Mi amigo el Cholo lloró tanto de felicidad después de ver a Boca ganar la Libertadores en 2007 que decidió que esa emoción estaba mal enfocada. No tenía sentido que el fútbol ocupara un lugar tan importante en su vida. Así fue que tomó distancia de a poco hasta moderar sus expectativas y desilusiones. “Las emociones no se gastan. Cualquier cosa que genere alegría es bienvenida”, le dije yo. Hay hombres que solo se permiten llorar en la cancha, y eso es un gran mérito del deporte. Si hablamos de tristeza, su decisión cobra más sentido. ¿Para qué angustiarse por algo tan ajeno? Por eso la famosa pregunta está mal enfocada: ¿Qué es peor: descender o perder la final contra tu clásico rival? Porque pone el foco en el sufrimiento en vez del disfrute.

Ese miércoles a la noche ya se implementaron nuevas medidas. Hay menos banderas, sanciones para quienes se suban a barandas y un cordón humano de seguridad en las tribunas superiores. En la tribuna no cabe un alfiler. Resulta imposible llegar al baño, plantar los pies firmes y no sentir los hombros apretados contra otro hincha.
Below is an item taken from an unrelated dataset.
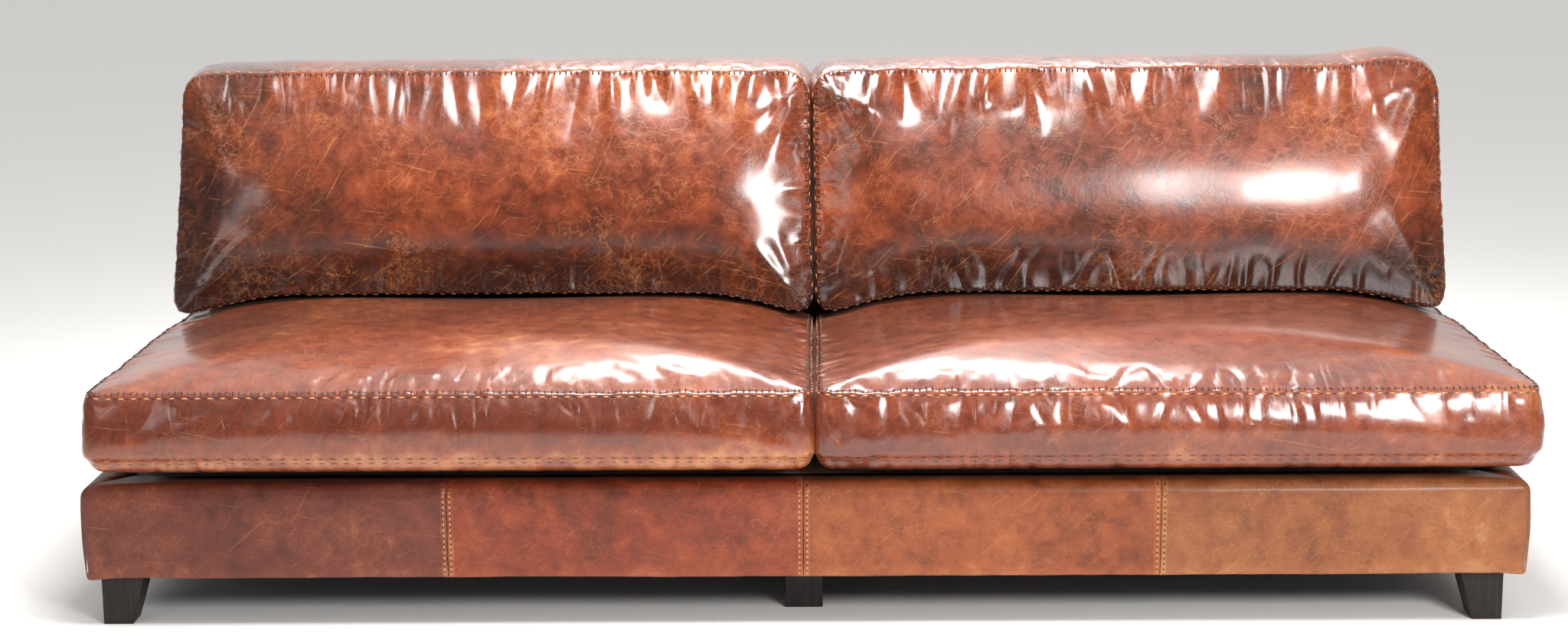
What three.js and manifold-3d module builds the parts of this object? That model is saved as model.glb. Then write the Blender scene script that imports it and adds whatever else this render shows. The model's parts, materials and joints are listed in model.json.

River se juega mucho de la temporada en el resultado y la hinchada responde como nunca antes, levantando a un equipo que sale a matar o morir. La energía es contagiosa y se retroalimenta desde el campo a la tribuna. El luto se desvanece frente a un juego vibrante que no deja pensar en otra cosa. Por primera vez sentimos la actitud del River de Gallardo en la era Demichelis. Es uno de esos partidos que forman a un equipo. En la tribuna no dejamos de agitar los brazos, de abrazarnos entre desconocidos; y Mía también está acá, en algún lugar, como su padre hubiera querido. Esto es la Copa Libertadores. Todavía estamos vivos.